Quantization configuration:
- Weight quantization: minmax method, per_channel granularity, int8 data type, and symmetric quantization.
- Activation quantization: minmax method, per_token granularity (dynamic quantization), int8 data type, and symmetric quantization.
Tuning summary
1. Outlier suppression algorithms are critical to accuracy improvement.
  Switching the algorithm from Smooth Quant to Iterative Smooth (symmetric/alpha: 0.9) improves the model's accuracy to 66.67%, resolving the garbled-character issue and making the quantized model basically usable.
2. The selected activation quantization policy directly affects model performance.
  Switching the quantization granularity from per-tensor (static quantization) to per-token (dynamic quantization) improves the model's accuracy from 66.67% to 80.00%, an increase of 13.33 percentage points (about 20% relative improvement). However, dynamic quantization may cause inference performance loss.
3. The selected quantization algorithm has a significant impact on accuracy and efficiency.
  In the INT8 quantization scenario, the minmax method outperforms the ssz method in terms of accuracy (80.00% vs 70.00%), quantization time (289s vs 348s), and implementation simplicity. Therefore, the minmax method is recommended in this scenario.
4. The quality of calibration datasets has an important impact on quantized model accuracy.
  Adding bad-case samples to the calibration dataset increases the model's accuracy on the GPQA dataset from 46.97% to 55.56% (an increase of 8.59 percentage points). This indicates that using data that matches the target scenario, especially hard samples, can effectively improve quantized model accuracy.
5. Quantization rollback can be used as a supplementary method to maintain accuracy.

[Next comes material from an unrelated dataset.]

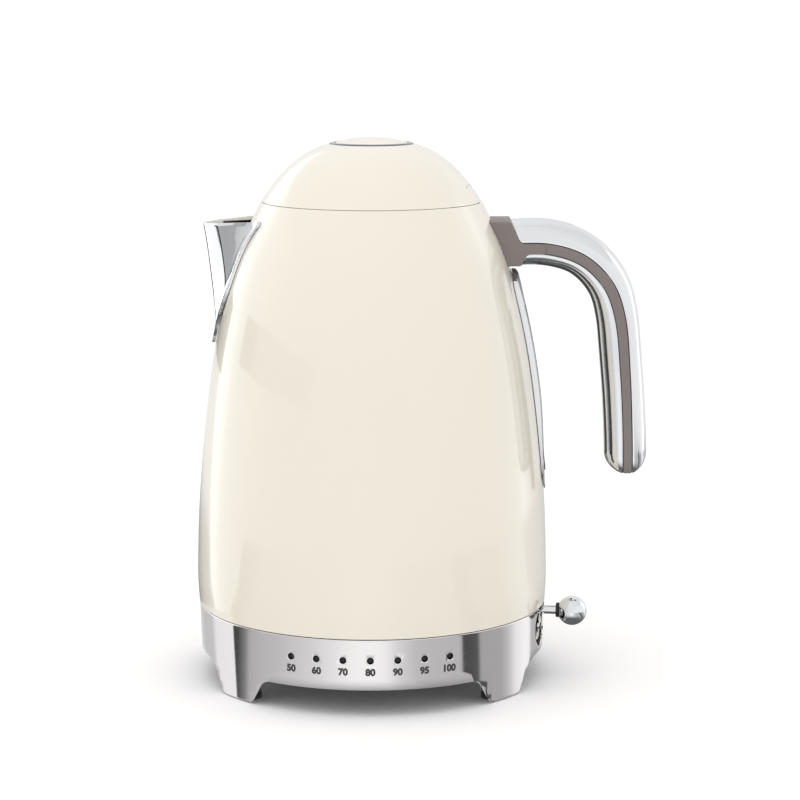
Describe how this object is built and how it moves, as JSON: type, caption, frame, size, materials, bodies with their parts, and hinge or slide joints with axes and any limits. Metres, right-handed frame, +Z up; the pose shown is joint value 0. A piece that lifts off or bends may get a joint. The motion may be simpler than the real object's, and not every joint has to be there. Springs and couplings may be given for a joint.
{
  "type": "electric kettle",
  "caption": "Electric jug kettle: waisted jug with sprung lid button, V spout, open handle and water gauge, on a round base with temperature scale and power lever.",
  "frame": {"origin": "middle of the footprint of the whole kettle and its base, on the worktop under the foot pads", "axes": "+Z up, -X towards the spout, +X towards the handle, -Y towards the temperature scale on the base"},
  "size_m": [0.2272, 0.177, 0.272],
  "materials": {
    "cream_paint": "glossy",
    "chrome": "polished",
    "satin_chrome": "satin",
    "steel": "brushed",
    "taupe_plastic": "fine matt",
    "black_plastic": "matt",
    "clear_plastic": "clear",
    "rubber": "matt",
    "brass": "plain",
    "circuit_board": "lacquered"
  },
  "bodies": {
    "base": {"base_skirt": "satin_chrome", "base_deck": "taupe_plastic", "base_connector": "black_plastic", "base_tray": "black_plastic", "foot_pad_front_right": "rubber", "foot_pad_rear_right": "rubber", "foot_pad_rear_left": "rubber", "foot_pad_front_left": "rubber", "tray_screw_front_right": "steel", "tray_screw_rear_right": "steel", "tray_screw_rear_left": "steel", "tray_screw_front_left": "steel", "control_board": "circuit_board", "relay": "black_plastic", "transformer": "steel", "lamp_light_guide": "clear_plastic", "lamp_board": "circuit_board", "cord_gland": "rubber", "lever_pivot_pin": "steel", "lever_return_spring": "steel", "start_switch": "black_plastic"},
    "jug_coupler": {"jug_connector": "black_plastic"},
    "jug": {"body_shell": "cream_paint", "spout": "chrome", "spout_filter_frame": "black_plastic", "spout_filter_mesh": "steel", "handle_core": "taupe_plastic", "handle_outer_cover": "chrome", "handle_inner_cover": "chrome", "handle_bracket": "steel", "handle_screw_left": "steel", "handle_screw_right": "steel", "water_gauge_bezel": "chrome", "water_gauge_window": "clear_plastic", "water_gauge_gasket": "rubber", "heater_plate": "steel", "heating_element": "steel", "temperature_sensor": "brass", "dry_boil_cutout": "black_plastic", "bottom_housing": "black_plastic", "housing_screw_right": "steel", "housing_screw_rear": "steel", "housing_screw_left": "steel", "lid_hinge_block": "taupe_plastic", "lid_hinge_pin": "steel"},
    "lid": {"lid_shell": "cream_paint", "lid_inner_cover": "steel", "lid_gasket": "rubber", "lid_button_ring": "chrome", "lid_spring_seat": "black_plastic", "lid_hinge_arm": "taupe_plastic", "lid_button_spring": "steel"},
    "lid_button": {"lid_button": "cream_paint"},
    "lid_latch": {"lid_latch": "black_plastic"},
    "lever": {"lever_arm": "taupe_plastic", "lever_stem": "chrome", "lever_ball": "chrome", "lever_shield": "satin_chrome"}
  },
  "joints": [
    {"name": "jug_lift", "type": "slide", "parent": "base", "child": "jug_coupler", "axis": [0, 0, 1], "range_m": [0, 0.08]},
    {"name": "jug_swivel", "type": "hinge", "parent": "jug_coupler", "child": "jug", "pos_m": [-0.02508, 0, 0.05], "axis": [0, 0, 1], "continuous": true},
    {"name": "lid_hinge", "type": "hinge", "parent": "jug", "child": "lid", "pos_m": [0.02482, 0, 0.2444], "axis": [0, 1, 0], "range_deg": [0, 80]},
    {"name": "lid_button_press", "type": "slide", "parent": "lid", "child": "lid_button", "axis": [0, 0, -1], "range_m": [0, 0.003], "stiffness_N_per_m": 600, "springref_m": -0.002, "deforming": ["lid_button_spring"]},
    {"name": "lid_latch_slide", "type": "slide", "parent": "lid", "child": "lid_latch", "axis": [1, 0, 0], "range_m": [0, 0.003]},
    {"name": "power_lever", "type": "hinge", "parent": "base", "child": "lever", "pos_m": [0.02628, -0.00813, 0.035], "axis": [0.1564, 0.9877, 0], "range_deg": [0, 12], "stiffness_Nm_per_rad": 0.5, "springref_deg": -8.59, "deforming": ["lever_return_spring"]}
  ],
  "couplings": [
    {"joint": "lid_latch_slide", "follows": "lid_button_press", "ratio": 1}
  ]
}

  In the GPQA dataset testing, the model's accuracy improved from 46.97% to 51.51% (an increase of 4.54 percentage points) by rolling back nine quantization-sensitive layers. Although this policy can improve model accuracy to some extent, it increases model size and inference overhead. Therefore, you are advised to use this policy as a last resort.